When I looked at the book itself, I found a quote from Maria Chona on page 4. It is the last couple of lines from the review! What it seems to me is that the publisher's website is either poorly formatted, or the webmaster does not know how to properly use citations.

So, I took a closer look at the part of the review with Qoyawayma's quote. Here's a screen capture:


See how it looks like the whole paragraph is her words? Well.... I paged through the book to see if I'd find "We prayed that we might be beautiful...." in it, and sure enough! Her words are on page 19.

Then I got to wondering why Chona's (she was Tohono O'odham) and Qoyawayma's (she was Hopi) words are in a book about Plains people. And then I wondered why the author used "Papago" instead of Tohono O'odham when identifying Chona's tribe? Years ago, they started to use Tohono O'odham because it is their own name for themselves. They're among many tribes who've rejected an outsider's name for them, preferring their own name. It is a common error but certainly not one I'd expect to see in a book by someone who says they've worked extensively with Native peoples over a long period of time, writing books, making documentaries. And again--why are the words of a Hopi woman in this book?

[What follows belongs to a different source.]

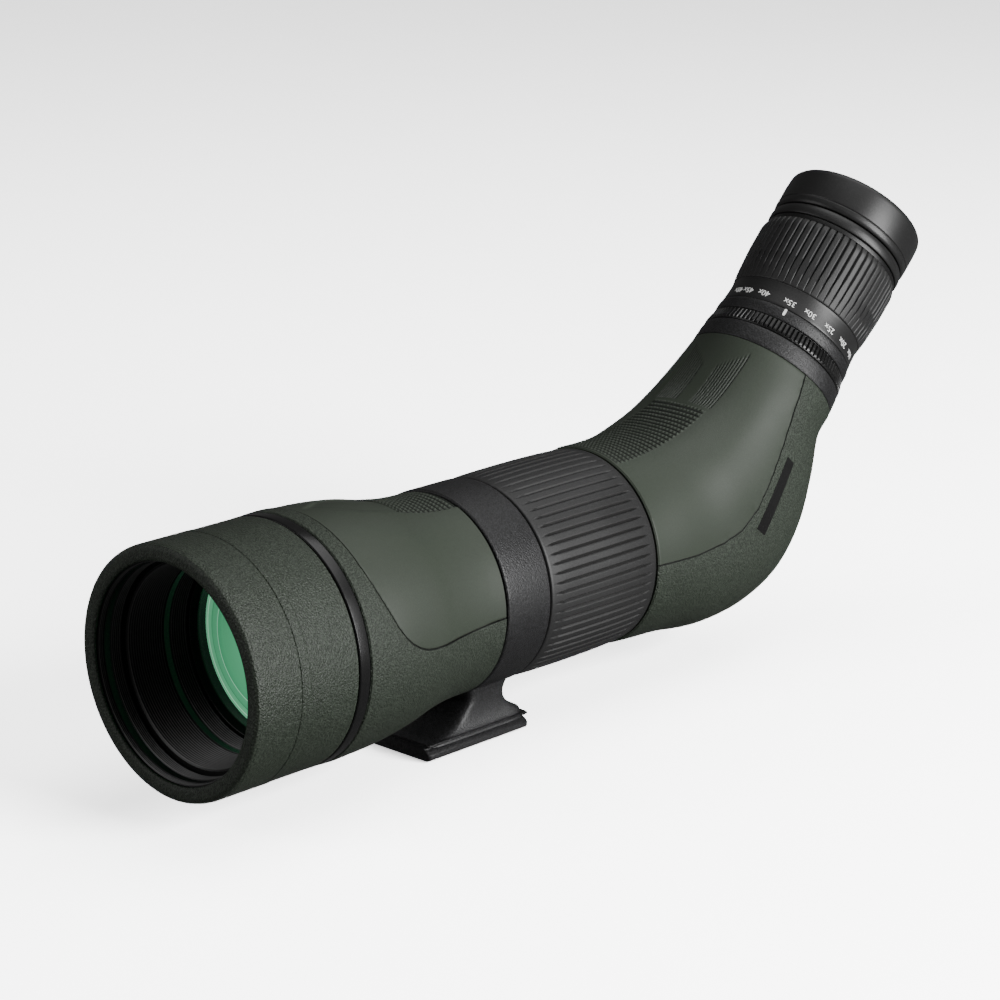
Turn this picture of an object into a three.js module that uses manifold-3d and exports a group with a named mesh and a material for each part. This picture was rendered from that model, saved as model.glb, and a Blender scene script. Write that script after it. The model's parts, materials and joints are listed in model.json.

As I have the book in front of me, I see other problems.

On the page with Chona's quote, there is a cradleboard just above her quote. Beside the cradleboard is the word "papoose." Here's a screen capture of that part of that page:



It would be far more useful to see the word 'cradleboard' and the nation that particular cradleboard belongs to beside the cradleboard rather than the word 'papoose.' Maybe we (readers) are expected to understand that the cradleboard shown is used for a "papoose" but there again, I have a concern. Papoose is a Native word, but it isn't the word used by Chona's people. Will people come away thinking (erroneously), that papoose is the Indian word for baby? Will they think that cradleboard is one that belonged to Chona's people? Does it?! We don't know!

In the Editor's Note, Fitzgerald says

The majority of these photographs are rare. Most of them are taken from several thousand photographs that I have collected over almost forty years, including research done in the Library of Congress in 1974. All of the photographs ever submitted for copyright protection are in that facility, and at that time it was still possible to roam freely through the stacks and to easily obtain copies of those photographs whose copyright had expired. 

With that statement, he apparently doesn't feel it necessary to provide photo credits, or any sort of bibliographic information for any of them. They're just there. There are no captions other than, sometimes, short ones like "pounding corn" and "drying meat" and "Cooking meat with heated stones in a buffalo-stomach container."

In short, the quotes are surrounded by old photos and photos of objects that may or may not have any connection to the tribe of the person being quoted.

As an educator--in particular as an early childhood educator--that renders this book worse than worthless because it suggests that specifics about tribe don't matter. In this kind of book, artifacts from one nation can be sprinkled anywhere you want because Indians are all alike... which of course, we're not!

Last, I went to Amazon to see what reviews there say... The reviewer at School Library Journal included an important note about the quotes being tangential at times. In the end, that reviewer says the book is useful for the art it has in it. Taking a wild guess, I suppose "art" means the photographs, but as I noted above, without attribution or meaningful captions, these photographs are worthless as an educational tool.

I really object to books like this. The photographs and quotes play right into mainstream expectations of Indians having great wisdom. Indeed, when I asked for help in finding the book at my local library, the librarian who handed it to me sighed as she did so, saying how she loved old photos. She looked at me, and I'm sure she wondered if I am Native (I am), and may have wanted to say more but chose not to.

In conclusion? I do not recommend Michael Oren Fitzgerald's Children of the Tipi: Life in the Buffalo Days. Published in 2013 by Wisdom Tales, I'd see if I could get my money back if I'd bought it.

I wonder what else Wisdom Tales has published???